**EXERCISE BRIEF**:
Reply with one number: how many lines contain the word "type".

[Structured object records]

== == ==

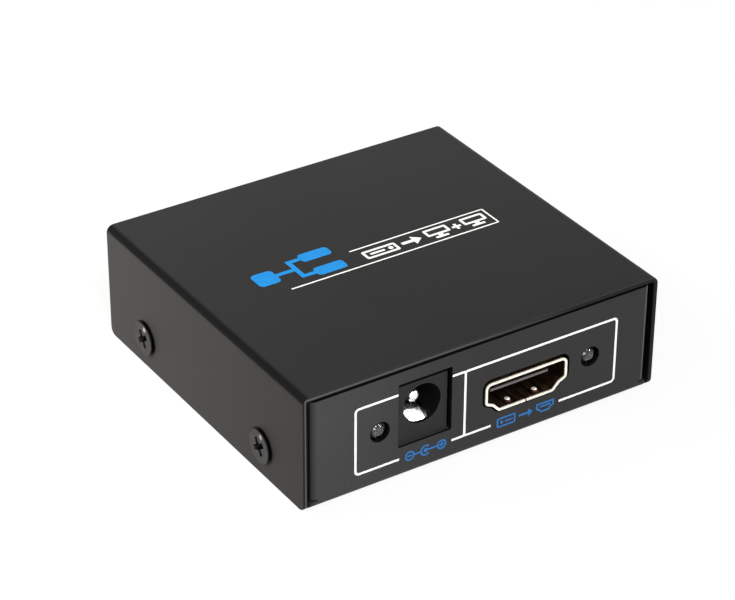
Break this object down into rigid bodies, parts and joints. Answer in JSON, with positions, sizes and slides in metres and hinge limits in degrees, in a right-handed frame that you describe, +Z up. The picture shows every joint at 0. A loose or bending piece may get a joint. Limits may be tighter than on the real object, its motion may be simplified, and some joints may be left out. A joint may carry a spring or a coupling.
{
  "type": "video splitter",
  "caption": "Small folded-steel splitter box with a barrel power jack, a video input and indicator lights in front, and its outputs in the rear panel.",
  "frame": {"origin": "middle of the underside, at the bottom centre of the bounding box", "axes": "+X to the right along the front panel as seen from the front, +Y from the front panel to the rear panel, +Z up through the roof"},
  "size_m": [0.0636, 0.0576, 0.0195],
  "materials": {
    "cover_paint": "fine matte powder coat",
    "tray_paint": "fine matte powder coat",
    "black_screw_steel": "black oxide",
    "zinc_steel": "zinc plated",
    "board_laminate": "solder mask",
    "shell_metal": "nickel plated",
    "contact_gold": "gold plated",
    "tinned_copper": "tinned",
    "socket_plastic": "moulded",
    "jack_plastic": "moulded",
    "lens_epoxy": "clear",
    "chip_plastic": "moulded",
    "ferrite": "sintered",
    "can_aluminium": "drawn",
    "resistor_ceramic": "glazed",
    "capacitor_ceramic": "fired ceramic"
  },
  "bodies": {
    "root": {"top_cover": "cover_paint", "bottom_tray": "tray_paint", "cover_screws": "black_screw_steel", "board_standoffs": "zinc_steel", "board_screws": "zinc_steel", "circuit_board": "board_laminate", "jack_housing": "jack_plastic", "jack_centre_pin": "zinc_steel", "jack_leaf_contact": "tinned_copper", "jack_shunt_contact": "tinned_copper", "input_socket_shell": "shell_metal", "input_socket_insulator": "socket_plastic", "input_socket_contacts": "contact_gold", "output_1_socket_shell": "shell_metal", "output_1_socket_insulator": "socket_plastic", "output_1_socket_contacts": "contact_gold", "output_2_socket_shell": "shell_metal", "output_2_socket_insulator": "socket_plastic", "output_2_socket_contacts": "contact_gold", "power_light_lens": "lens_epoxy", "power_light_leads": "tinned_copper", "input_light_lens": "lens_epoxy", "input_light_leads": "tinned_copper", "output_1_light_lens": "lens_epoxy", "output_1_light_leads": "tinned_copper", "output_2_light_lens": "lens_epoxy", "output_2_light_leads": "tinned_copper", "splitter_chip": "chip_plastic", "splitter_chip_leads": "tinned_copper", "memory_chips": "chip_plastic", "memory_chip_leads": "tinned_copper", "switching_regulator": "chip_plastic", "switching_regulator_leads": "tinned_copper", "linear_regulator": "chip_plastic", "linear_regulator_leads": "tinned_copper", "power_diode": "chip_plastic", "power_diode_leads": "tinned_copper", "protection_arrays": "chip_plastic", "protection_array_leads": "tinned_copper", "power_inductor": "ferrite", "inductor_terminals": "tinned_copper", "capacitor_cans": "can_aluminium", "capacitor_bases": "chip_plastic", "crystal_lid": "can_aluminium", "crystal_base": "chip_plastic", "chip_resistors": "resistor_ceramic", "chip_capacitors": "capacitor_ceramic", "chip_end_caps": "tinned_copper"}
  },
  "joints": []
}
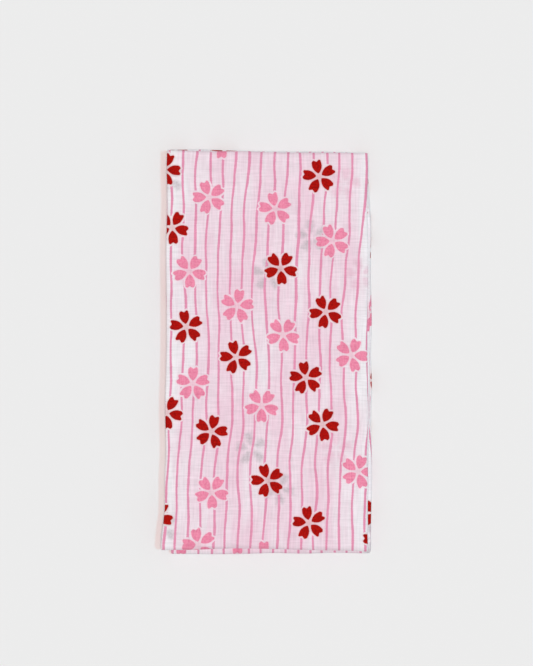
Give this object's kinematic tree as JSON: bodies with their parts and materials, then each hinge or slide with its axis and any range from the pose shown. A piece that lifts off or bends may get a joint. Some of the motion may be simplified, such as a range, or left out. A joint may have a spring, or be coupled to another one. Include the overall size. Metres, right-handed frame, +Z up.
{
  "type": "folded tenugui towel",
  "caption": "Flat-woven printed cotton towel, folded in thirds and laid back and forth into an oblong stack.",
  "frame": {"origin": "middle of the base of the stack's bounding box", "axes": "+Z up, out of the printed front panel; +Y along the stack's long side, towards its upper cut end; +X to the right of the front panel"},
  "size_m": [0.1184, 0.2286, 0.0145],
  "materials": {
    "printed_cotton": "matt plain-woven cotton, pale, with pink stripes and pink and red blossoms"
  },
  "bodies": {
    "root": {"tenugui_cloth": "printed_cotton"}
  },
  "joints": []
}
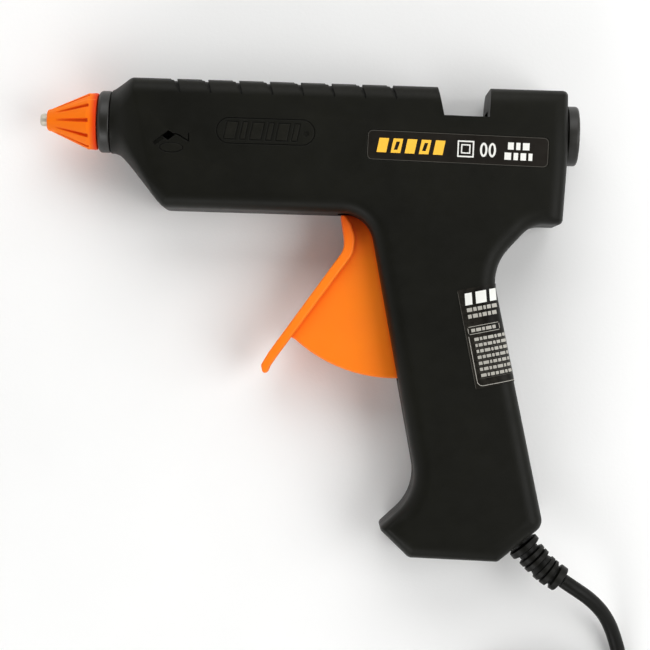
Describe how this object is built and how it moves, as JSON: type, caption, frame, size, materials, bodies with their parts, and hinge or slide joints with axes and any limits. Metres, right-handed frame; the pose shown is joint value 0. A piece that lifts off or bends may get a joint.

== == ==

**CORRECT OUTPUT**:
3